Stated task: Pick out the lines below with "imported" and list them.

Collected data:
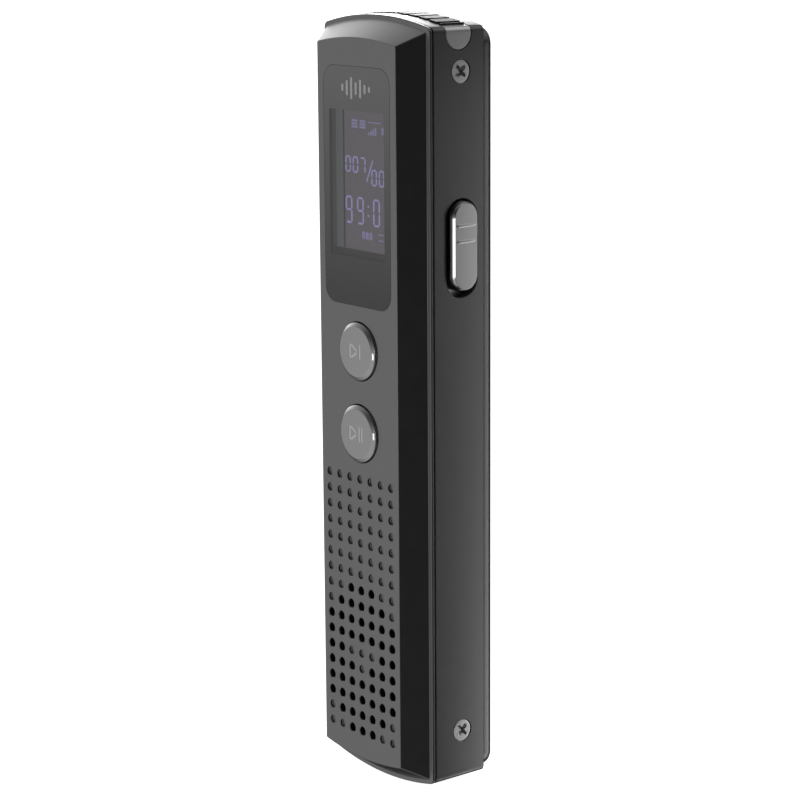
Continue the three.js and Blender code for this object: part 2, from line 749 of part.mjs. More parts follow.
// A wire along a smooth route.
function wire(points) {
  const section = new THREE.Shape();
  section.absarc(0, 0, wireRadius, 0, 4 * quarter);
  const route = new THREE.CatmullRomCurve3(points.map(([x, y, z]) => new THREE.Vector3(x, y, z)));
  const flat = new THREE.Shape(cleanPoints(section, 3));
  return solid(new THREE.ExtrudeGeometry(flat, { steps: 8, extrudePath: route }));
}

addPiece(electronics, 'main_board', mainBoard(), board);
for (const [name, size] of Object.entries(chips)) {
  addPiece(electronics, name, chip(size), name === 'clock_crystal' ? foil : chipBlack);
}

const cellShape = roundedRect(0, battery.depth, battery.width, battery.thickness, battery.corner);
addPiece(electronics, 'battery', prism('z', cellShape, battery.bottom, battery.top), foil);
addPiece(electronics, 'battery_pad', block(
  -batteryPad.halfWidth, batteryPad.halfWidth, batteryPad.front, batteryPad.back,
  battery.bottom + batteryPad.inset, battery.top - batteryPad.inset,
), foam);

// Each lead leaves the cell's lower end and turns forward on to the board.
for (const [name, x, look] of [['battery_wire_red', 1, redWire], ['battery_wire_black', -1, blackWire]]) {
  const end = battery.bottom - 0.1;
  const landing = boardBack + wireRadius + lift;
  addPiece(electronics, name, wire([
    [x, battery.depth, end], [x, battery.depth - 0.1, end - 1.6], [x, landing + 1.25, end - 2.7],
    [x, landing, end - 2.9], [x, landing + 0.05, end - 3.9],
  ]), look);
}

// Micro-USB socket: a rolled steel shell, open at the bottom end, round a plastic tongue.
function usbShell() {
  const bite = 2 * usbThickness;
  const corner = usbCorner - usbThickness;
  const outer = roundedRect(usbX, usbCentreDepth, usbWidth, usbHeight, usbCorner);
  const inner = roundedRect(usbX, usbCentreDepth, usbWidth - bite, usbHeight - bite, corner);
  return prism('z', outer, usbBottom, usbTop).subtract(prism('z', inner, 0, usbTop - usbThickness));
}

function tongue() {
  const { halfWidth, front, back, recess, root } = usbTongue;
  return block(
    usbX - halfWidth, usbX + halfWidth, usbCentreDepth + front, usbCentreDepth + back,
    usbBottom + recess, usbTop - root,
  );
}

// Headphone socket for a 3.5 mm plug, with a round collar that shows in the bottom end.
function headphoneJack() {
  const centre = [jackX, jackDepth];
  const { halfWidth, back, bottom, top } = jackBody;
  const body = block(jackX - halfWidth, jackX + halfWidth, boardBack + lift, back, bottom, top);
  const collar = bar('z', jackCollarRadius, jackCollarBottom, bottom + 1, centre, 24);
  return body.add(collar).subtract(bar('z', jackBoreRadius, 0, jackBoreTop, centre, 20));
}

addPiece(electronics, 'usb_shell', usbShell(), steel);
addPiece(electronics, 'usb_tongue', tongue(), blackWire);
addPiece(electronics, 'headphone_jack', headphoneJack(), blackWire);

// ---------------------------------------------------------------------------------------------
// Speaker, behind the open patch of the grille

const speaker = addGroup();
speaker.position.z = speakerCentreZ;

function speakerOval(shrink, fromDepth, toDepth) {
  return prism('y', stadium(0, 0, speakerWidth - shrink, speakerHeight - shrink), fromDepth, toDepth);
}

function speakerFrame() {
  const { front, floor, back, skin, portRadius } = speakerBasket;
  const basket = speakerOval(0, front, back).subtract(speakerOval(skin, 0, floor));
  return basket.subtract(disc(portRadius, 0, bodyDepth, 16));
}

function speakerCone() {
  return speakerOval(cone.gap, cone.front, cone.back).add(turned(coneDome));
}

function voiceCoil() {
  const former = disc(coil.innerRadius + coil.skin, coil.front, coil.back);
  return former.subtract(disc(coil.innerRadius, 0, bodyDepth));
}

function meshDisc() {
  return speakerOval(-grilleMesh.overlap, grilleMesh.front, grilleMesh.back);
}

function speakerGasket() {
  return speakerOval(0, gasket.front, gasket.back).subtract(speakerOval(gasket.skin, 0, bodyDepth));
}

addPiece(speaker, 'grille_mesh', meshDisc(), blackWire);
addPiece(speaker, 'speaker_gasket', speakerGasket(), foam);
addPiece(speaker, 'speaker_frame', speakerFrame(), darkPlastic);
addPiece(speaker, 'speaker_magnet', disc(magnet.radius, magnet.front, magnet.back), magnetGrey);
addPiece(speaker, 'speaker_cone', speakerCone(), paper);
addPiece(speaker, 'voice_coil', voiceCoil(), copper);

// Each speaker lead leaves the basket's upper end and lies down on the front of the board.
for (const [name, x, look] of [['speaker_wire_red', 1.2, redWire], ['speaker_wire_black', -1.2, blackWire]]) {
  const start = speakerHeight / 2 + wireRadius;
  const landing = boardFront - wireRadius - lift;
  addPiece(speaker, name, wire([
    [x, landing - 0.65, start], [x, landing - 0.75, start + 1.3], [x, landing - 0.25, start + 2.7],
    [x, landing, start + 4.1],
  ]), look);
}

// ---------------------------------------------------------------------------------------------
// Front keys, each with its own switch on the front of the board

const frontKeys = addGroup();

function frontKey() {
  const rim = frontKeyRadius - frontKeyChamfer.inset;
  const flangeFront = frontWall + keyFlange.gap;
  const flangeBack = flangeFront + keyFlange.thickness;
  const flangeRadius = frontKeyRadius + keyFlange.reach;
  return turned([
    [0, -keyRise], [rim, -keyRise], [frontKeyRadius, -keyRise + frontKeyChamfer.depth],
    [frontKeyRadius, flangeFront], [flangeRadius, flangeFront], [flangeRadius, flangeBack],
    [keyStemRadius, flangeBack], [keyStemRadius, keyStemEnd], [0, keyStemEnd],
  ], 28);
}

function tactSwitch() {
  const { half, front, wellRadius, wellEnd } = frontSwitch;
  const can = block(-half, half, front, boardFront - lift, -half, half);
  return can.subtract(disc(wellRadius, 0, wellEnd, 16));
}

for (const [name, height] of Object.entries(frontKeyHeights)) {
  const plunger = disc(keyPlungerRadius, keyStemEnd + lift, keyPlungerEnd, 16);
  const pieces = [
    addPiece(frontKeys, `${name}_key`, frontKey(), brushed),
    addPiece(frontKeys, `${name}_plunger`, plunger, whitePlastic),
    addPiece(frontKeys, `${name}_switch`, tactSwitch(), foil),
  ];
  for (const piece of pieces) {
    piece.position.z = height;
  }
}

// ---------------------------------------------------------------------------------------------
// Record slider: the knob, the lever it carries and the slide switch behind it

const record = addGroup();

// The flange that keeps a side key or the knob inside the housing wall.
function innerFlange({ width, length, corner }) {
  const outerX = bodyHalfWidth - wall - sideFlange.gap;
  return prism('x', roundedRect(0, 0, width, length, corner), outerX - sideFlange.thickness, outerX);
}

// A block along x, centred on the line that the slider or a key moves on.
function centredBlock({ from, to, halfWidth, halfLength }) {
  return block(from, to, -halfWidth, halfWidth, -halfLength, halfLength);
}

const flangeInnerX = bodyHalfWidth - wall - sideFlange.gap - sideFlange.thickness;

function recordSlider() {
  const top = bodyHalfWidth + knobRise;
  const shape = stadium(0, 0, knobWidth, knobLength);
  const cap = chamfered(shape, flangeInnerX, top - knobChamferRise, top, knobChamferInset);
  let knob = cap.add(innerFlange(knobFlange)).subtract(centredBlock(leverPocket));
  const { halfLength, halfWidth, rise } = knobRib;
  for (const height of knobRibs) {
    const ends = [height - halfWidth, height + halfWidth];
    knob = knob.add(block(top - rise, top + rise, -halfLength, halfLength, ...ends));
  }
  return knob;
}

function recordLever() {
  return centredBlock(leverFoot).add(centredBlock(leverStem));
}

function recordSwitch() {
  const { from, to, back, halfLength } = recordSwitchSize;
  const can = block(from, to, boardBack + lift - slotDepth, back - slotDepth, -halfLength, halfLength);
  return can.subtract(centredBlock({ ...switchTrack, to: to + 1 }));
}

const knobPieces = [
  addPiece(record, 'record_slider', recordSlider(), brushed),
  addPiece(record, 'record_lever', recordLever(), whitePlastic),
];
for (const piece of knobPieces) {
  piece.position.set(0, slotDepth, slotCentreZ + knobRestOffset);
}
addPiece(record, 'record_switch', recordSwitch(), foil).position.set(0, slotDepth, slotCentreZ);

// ---------------------------------------------------------------------------------------------
// Volume keys on the left side, each with its own switch on the back of the board

const volume = addGroup();

function volumeKey() {
  const top = bodyHalfWidth + volumeKeyRise;
  const shape = stadium(0, 0, volumeKeyWidth, volumeKeyLength);
  const cap = chamfered(shape, flangeInnerX, top - volumeKeyRound, top, volumeKeyRound);
  return cap.add(innerFlange(volumeKeyFlange)).mirror([1, 0, 0]);
}

function volumeSwitch() {
  const { from, to, back, halfLength } = volumeSwitchSize;
  const front = boardBack + lift;
  const can = block(from, to, front - volumeKeyDepth, back - volumeKeyDepth, -halfLength, halfLength);
  return can.subtract(bar('x', volumeSwitchWell.radius, from - 1, volumeSwitchWell.to, [0, 0]));
}

for (const [name, height] of Object.entries(volumeKeyHeights)) {
  const { radius, from, to } = volumePlunger;
  const pieces = [
    addPiece(volume, `volume_${name}_key`, volumeKey(), brushed),
    addPiece(volume, `volume_${name}_plunger`, bar('x', radius, from, to, [0, 0]), whitePlastic),
    addPiece(volume, `volume_${name}_switch`, volumeSwitch(), foil),
  ];
  for (const piece of pieces) {
    piece.position.set(0, volumeKeyDepth, height);
  }
}

// The frame's origin is under the middle of the body, so the assembly moves forward by half its depth.
recorder.position.y = -originDepth;

export default recorder;
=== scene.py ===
"""Looks of the handheld voice recorder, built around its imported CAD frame.

While a piece is built its points are (x, depth, z) in millimetres: x across the front, depth back from
the front face, and z up the body. add_piece() moves them into the frame, in metres.
"""

import json
import math

import bmesh
import bpy
from mathutils import Matrix, Vector


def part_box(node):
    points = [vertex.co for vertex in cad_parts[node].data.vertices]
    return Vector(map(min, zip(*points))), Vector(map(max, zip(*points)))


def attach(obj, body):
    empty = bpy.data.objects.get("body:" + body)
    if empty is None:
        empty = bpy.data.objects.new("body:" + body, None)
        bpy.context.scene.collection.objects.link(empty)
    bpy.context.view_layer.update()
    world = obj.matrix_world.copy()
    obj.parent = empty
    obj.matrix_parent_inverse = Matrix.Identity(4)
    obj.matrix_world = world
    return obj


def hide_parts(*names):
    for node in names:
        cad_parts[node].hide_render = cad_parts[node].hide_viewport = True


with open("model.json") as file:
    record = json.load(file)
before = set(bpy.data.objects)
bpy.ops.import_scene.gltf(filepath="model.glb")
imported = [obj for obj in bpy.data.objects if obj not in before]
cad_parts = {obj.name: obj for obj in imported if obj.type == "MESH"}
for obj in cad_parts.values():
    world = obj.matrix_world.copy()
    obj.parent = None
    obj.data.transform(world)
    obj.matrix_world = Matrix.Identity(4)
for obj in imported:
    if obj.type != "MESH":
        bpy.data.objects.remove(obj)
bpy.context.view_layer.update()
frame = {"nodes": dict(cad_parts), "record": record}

MM = 0.001
FRONT_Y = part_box("front_cover")[0].y / MM


def box_mm(node):
    """(lowest corner, highest corner) of a CAD node as (x, depth, z) in millimetres."""
    shift = Vector((0, FRONT_Y, 0))
    low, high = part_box(node)
    return low / MM - shift, high / MM - shift


def middle(node):
    low, high = box_mm(node)
    return (low + high) / 2


# --- Sizes in millimetres: the frame gives the main ones, and the rest are details near the CAD's

BODY_HIGH = box_mm("front_cover")[1]
HALF_WIDTH = BODY_HIGH.x
BODY_HEIGHT = BODY_HIGH.z
FRONT_SEAM = BODY_HIGH.y
HOUSING_FRONT = box_mm("housing")[0].y
BACK_SEAM = box_mm("housing")[1].y
BODY_DEPTH = box_mm("back_cover")[1].y

END_ARC = 39.6
CORNER = 0.7
FACE_INSET = 2.55
CHAMFER_DEPTH = 3.0
LEDGE_WIDTH = 0.58
LEDGE_TURN = 0.02
FRONT_WALL = 1.4
INNER_CHAMFER_INSET = 0.35
WALL = 1.3
BACK_SEAM_GAP = 0.04
BACK_CORNER = 2.2
BACK_END_INSET = 0.4
BACK_PLATE = 1.0
BACK_LIP_GAP = 0.15
BACK_LIP_WALL = 1.0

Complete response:
"""Looks of the handheld voice recorder, built around its imported CAD frame.
imported = [obj for obj in bpy.data.objects if obj not in before]
cad_parts = {obj.name: obj for obj in imported if obj.type == "MESH"}
for obj in imported:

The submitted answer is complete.